The most basic functions of government amount to better protecting property rights. National defense protects our lives, liberties, and estates from foreigners; police, courts, and jails protect them from our neighbors; and the Constitution (especially the Bill of Rights) protects them from our most powerful and dangerous neighbor—the federal government itself. How do those protections benefit us all? They better protect us from coercion by those who might overcome our ability to protect our property rights with superior force. That protection is the basis that enables uncountable acts of voluntary cooperation to jointly benefit us all, and which have made us incomparably better off than our forebears.
Given the apparent chasm between what Friedman recognized as the theory that inspired America and JFK’s inaugural address, is there a way to reconcile them? Yes. The key is who is being addressed by the statement. The inspiration for “Ask not” addressed politicians, not citizens. It was a Kahlil Gibran article, whose Arabic title translates as “The New Frontier.” It said “Are you a politician asking what your country can do for you, or a zealous one asking what you can do for your country? If you are the first, then you are a parasite; if the second, then you are an oasis in the desert.”
Clearly, politicians who abuse their positions to benefit themselves are parasites on their society. We can condemn them for asking what the country can do for them. But applying “ask what you can do for your country” to citizens instead of politicians turns America’s founding upside down. Advancing the general welfare means advancing the welfare of the individuals that comprise our country. But asking citizens to sacrifice for the country, especially when the government is misleadingly used as a proxy for American society, implies that we were made for the government’s benefit, rather than it for ours.

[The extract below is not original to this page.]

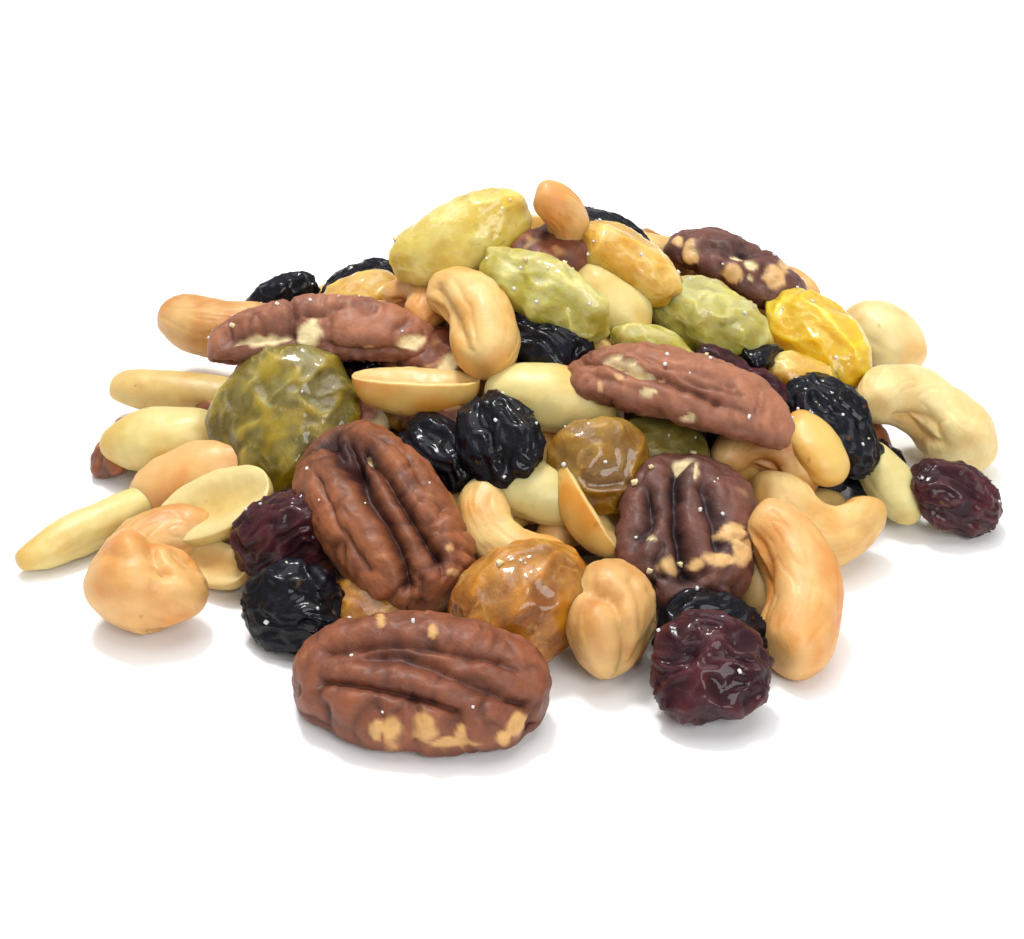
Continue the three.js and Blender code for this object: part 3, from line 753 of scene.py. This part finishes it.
def dark_finish(a, b, size, grain, tint, marks):
    swirled = warped(grain, 1.3, 3.5)
    dishes = np.abs(noise(swirled / [8, 3, 3]))
    wrinkles = np.abs(noise(swirled / [4.5, 1.5, 1.5] + 5))
    crests = np.abs(noise(swirled / [3, 0.95, 0.95] + 15))
    relief = 1.15 * (0.36 - dishes ** 0.75) + 0.6 * (0.3 - wrinkles ** 0.8) + 0.22 * (0.3 - crests)
    relief *= size.get("rugged", 1)
    # A pale film in random patches, painted stronger on up-facing skin as the sky's reflection, and
    # pale painted highlights along the wrinkles' crests.
    film_and_sheen = ease(noise(grain / 3.5 + 27) + 0.5 * marks["up"], 0, 1.2)
    pale = 0.25 * crease(wrinkles, 0.12) + 0.1 * film_and_sheen
    return relief, raisin_colour(relief, grain, tint, pale, 0.5), np.zeros(len(a))


FORMS = {
    "pecan": (pecan_form, pecan_finish),
    "bit": (bit_form, bit_finish),
    "cashew": (cashew_form, cashew_finish),
    "peanut": (peanut_form, peanut_finish),
    "split": (split_form, split_finish),
    "golden": (raisin_form, golden_finish),
    "dark": (raisin_form, dark_finish),
}

# ---- Meshes ----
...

If we take what politicians should not do to citizens and extend it to citizens who conspire with politicians to get special treatment at others’ expense, the same criticism applies. We can condemn both those politicians and their special friends that pick the pockets of the rest of us. To that extent, “Ask not” also applies to citizens, and Americans broadly endorse the sentiment against special treatment.
However, that latter step puts the blame in the wrong place. If government followed the principle of “give not” special favors, we wouldn’t need to worry that people might seek them. In other words, we should not blame citizens for asking for what it is a central purpose of politicians in our constitutional system to say no to.
Even the recognition of how something that was originally addressed to politicians can also apply to citizens, however, does not answer Friedman’s critique. That requires asking something more. It is impossible to have a government that advances the interests of all its citizens—that will benefit all of us—unless we first ask the Lockean question of what government will be empowered to do. If what it is allowed to do goes far beyond the Lockean purpose of defending of our property rights against coercion, which enables far more mutually cooperative arrangements, then both politicians and citizens will violate America’s founding principles. Rather than advancing freedom, we will sacrifice people’s lives, liberty, and pursuit of happiness to the unjustifiable violations of rights that will consequently dominate politics.
Once we think about what we must ask, we might actually find more useful inspiration in what Richard Nixon said we must ask and ask not: “In our own lives, let each of us ask not what government will do for me, but what can I do for myself,” because nothing is more inspiring than what individuals can achieve by pursuing their own advancement in liberty, through peaceful, voluntary cooperation that respects others’ equal rights. But when government and its special friends use its coercive power to interfere in such arrangements and impose their own dictates, it punishes rather than promotes the greatest source of societal advancement that exists.
Americans need to recognize that “ask not what your country can do for you,” beyond what advances our joint interests, is good advice, but that to “ask what you can do for your country” has been used to rewrite our founding principles. What government now demands of us “for our country” offers no guarantee to advance our interests.